(BIVN) – The latest episode of seismic activity at the summit of Kīlauea volcano increased on Tuesday morning, with a new cluster of earthquakes observed in the upper East Rift Zone.
Hawaiʻi Volcanoes National Park has closed Chain of Craters Road at the Devastation parking area as a precautionary measure due to the increased seismic activity.
The USGS Hawaiian Volcano Observatory interactive map tracked the activity, and this update was later provided by the scientists:
Activity Summary: Kīlauea volcano is not erupting. The unrest associated with the intrusion that began in early October southwest of Kīlauea’s summit increased this morning November 21. Seismic activity in the south part of Kīlauea’s caldera, which has been elevated over the last week, increased in the early morning hours and was followed by a cluster of earthquakes around 8 a.m. in the upper East Rift Zone. Unrest may continue to wax and wane with changes to the input of magma into the area and eruptive activity could occur in the near future with little or no warning. No unusual activity has been noted along the middle and lower sections of Kīlauea’s East Rift Zone.
Summit Observations: A new episode of earthquake activity began this morning Monday, November 21, in the south caldera, and upper East Rift Zones. Fourty-five earthquakes were observed in the southern part of the caldera including two magnitude 2.8 quakes in the past 24 hours along with twenty five earthquakes in the upper East Rift Zone. The new episode of earthquake activity in the upper East Rift Zone began around 8 a.m. this morning Tuesday November 21 between Puhimau and Hiiaka Craters. The largest earthquakes were magnitude 3.2 and 2.8 accompanied by many smaller earthquakes not located on maps.

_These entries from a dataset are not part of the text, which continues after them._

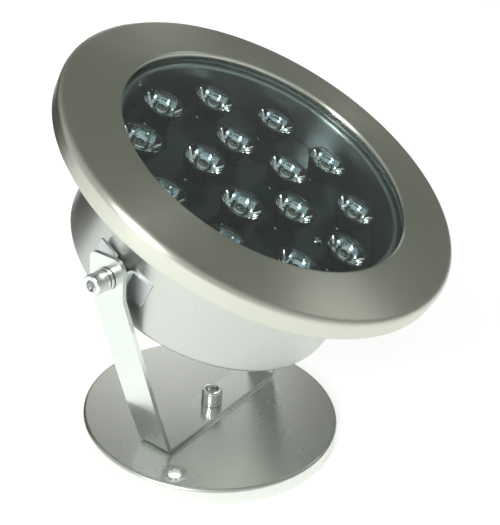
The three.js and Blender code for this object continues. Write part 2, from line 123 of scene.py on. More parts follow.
def arc(centre_r, centre_z, radius, start, end, steps=8):
    """Points of an arc in an outline, from one angle to another in degrees."""
    points = []
    for i in range(steps + 1):
        angle = math.radians(start + (end - start) * i / steps)
        points.append((centre_r + radius * math.cos(angle), centre_z + radius * math.sin(angle)))
    return points


def finished(bm, name, sharp=SHARP_DEG):
    """Turns a bmesh in millimetres into a smooth-shaded object in metres."""
    bmesh.ops.remove_doubles(bm, verts=bm.verts, dist=1e-5)
    bmesh.ops.recalc_face_normals(bm, faces=bm.faces)
    bmesh.ops.scale(bm, vec=(MM, MM, MM), verts=bm.verts)
    mesh = bpy.data.meshes.new(name)
    bm.to_mesh(mesh)
    bm.free()
    mesh.shade_smooth()
    mesh.set_sharp_from_angle(angle=math.radians(sharp))
    thing = bpy.data.objects.new(name, mesh)
    bpy.context.scene.collection.objects.link(thing)
    return thing


def even_normals(thing):
    """Keeps the shading of broad faces flat where they meet small rounds."""
    modifier = thing.modifiers.new("even", "WEIGHTED_NORMAL")
    modifier.keep_sharp = True
    return thing


def softened(thing, width, segments=3):
    """Rounds the edges of a sheet or block by a small bevel."""
    bevel = thing.modifiers.new("soft", "BEVEL")
    bevel.width = width * MM
    bevel.segments = segments
    bevel.limit_method = "ANGLE"
    bevel.angle_limit = math.radians(BEVEL_ANGLE_DEG)
    return even_normals(thing)


def applied(thing):
    """Makes the modifiers part of the mesh."""
    graph = bpy.context.evaluated_depsgraph_get()
    mesh = bpy.data.meshes.new_from_object(thing.evaluated_get(graph))
    thing.modifiers.clear()
    old = thing.data
    thing.data = mesh
    bpy.data.meshes.remove(old)
    return thing


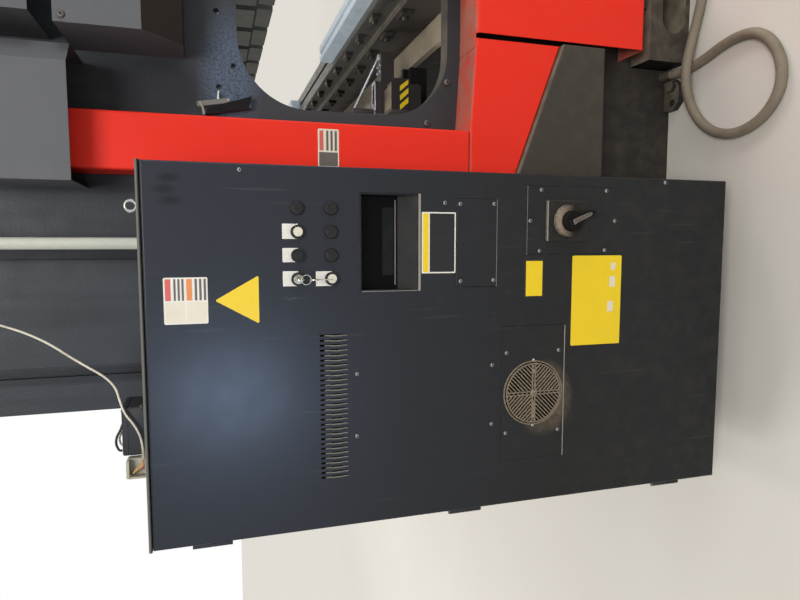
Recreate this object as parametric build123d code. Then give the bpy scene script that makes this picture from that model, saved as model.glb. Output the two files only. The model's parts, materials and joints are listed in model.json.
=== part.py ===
from build123d import *
import os
from math import atan2, cos, degrees, hypot, pi, radians, sin, tan

# CNC press brake, seen from the side that carries its electrical cabinet. Millimetres.
# X runs along the bending line, from the cabinet's side to the far side, and is 0 at mid-length.
# Y is 0 on the bending line: the operator stands at -Y and the back gauge is at +Y. Z is 0 on the floor.
# Every piece is modelled there, and main() moves the whole machine so that the middle of its
# bounding box, at floor level, is the origin.

# Fits
RUNNING = 0.05            # radial clearance of a shaft in its bore
SEAT = 0.3                # gap between faces that slide on each other
PANEL_GAP = 0.6           # gap round a panel set into a sheet

# Folded sheet
SHEET = 3.0
BEND = 6.0                # outside radius of a fold

# Side frames
FRAME_SPAN = 2766.0       # over the outer faces of the two plates
PLATE = 50.0
FRAME_TOP = 2150.0
FRAME_REAR = 1178.0
JAW_FRONT = 67.0          # front edge of both jaws, on the rear face of the table
HEAD_FRONT = 125.0        # front edge beside the cylinders
HEAD_STEP = 1700.0        # height at which the front edge steps back for them
FOOT_FRONT = 223.0
FOOT_LIFT = 150.0
THROAT_DEPTH = 413.0
THROAT_FLOOR = 756.0
THROAT_ROOF = 1326.0
THROAT_CORNER = 178.0
PLATE_HOLE = 7.0
PLATE_HOLES = ((370.0, 1373.0), (316.0, 1336.0), (185.0, 1375.0))
COLUMN_GROOVES = (790.0, 1077.0)   # vertical grooves in the outer face of the column
GROOVE_WIDTH = 26.0
GROOVE_DEPTH = 14.0
GROOVE_BOTTOM = 1000.0
FRAME_OUT = FRAME_SPAN / 2
FRAME_IN = FRAME_OUT - PLATE

# Cross beams between the side frames
TIE_DEPTH = 140.0
TIE_HEIGHT = 150.0
TIE_WALL = 14.0
TIE_TOP = 2000.0
TIE_FRONTS = (580.0, 940.0)
LOW_TIE_FRONT = 900.0
LOW_TIE_WIDTH = 200.0
LOW_TIE_BOTTOM = 120.0

# Table
TABLE_HALF = FRAME_OUT + 57.0
TABLE_FRONT = -63.0
TABLE_TOP = 850.0
TABLE_EDGE = 6.0
BASE_HALF = TABLE_HALF + 16.0
BASE_FRONT = -100.0
BASE_REAR = 218.0
BASE_HEIGHT = 140.0
BASE_WALL = 12.0
BASE_SLOT_HEIGHT = 82.0
BASE_SLOT_LENGTH = 155.0
BASE_SLOT_MID = (57.0, 56.0)       # Y and Z of each end slot's middle
LEDGE_REAR = 148.0
LEDGE_TOP = 720.0
LEDGE_THICK = 20.0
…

The Uēkahuna summit tiltmeter, located northwest of the caldera had a modest increase in tilt in the past 24 hours. The Sand Hill tiltmeter, located southwest of the caldera, had moderate observable inflation in the last 24 hours. However, overall, the summit of Kīlauea remains at a high level of inflation, above the level reached prior to the most recent eruption in September 2023.
Sulfur dioxide (SO2) emission rates remain low. Field observations found SO2 gas emmision of 100 tonnes per day on November 17th. This is the same as an observation in October 2023.
There is currently no sign of an imminent eruption, but the increased seismicity around the summit and upper East Rift Zones are similar to events that have preceded other eruptions. The most likely location for renewed eruptive activity is within Kīlauea caldera, but it is also possible that an eruption could occur in the upper East Rift Zone. It is also possible that the seisimic activity observed today may subside and no eruption will occur. The onsets of previous summit eruptions have been marked by strong swarms of earthquakes caused by the emplacement of a dike 1-2 hours before eruptions and these have not been detected at this time.
Later in the update, the USGS HVO provided more detail on the Upper East Rift Zone activity:
This morning, a swarm of earthquakes, including four larger earthquakes, began on the upper East Rift Zone. The 4 largest earthquakes occured in the south caldera (M2.8), southwest of the caldera (M2.0) and upper East Rift Zone (M3.2 and M2.8).
We continue to closely monitor this area. There have been several minor episodes of seismicity in the Upper East Rift Zone in the past month, but no unusual activity has been noted along the rest of the East Rift Zone. Measurements from continuous gas monitoring stations downwind of Puʻuʻōʻō in the middle East Rift Zone have been below detection limits for SO2, indicating that SO2 emissions from Puʻuʻōʻō are negligible.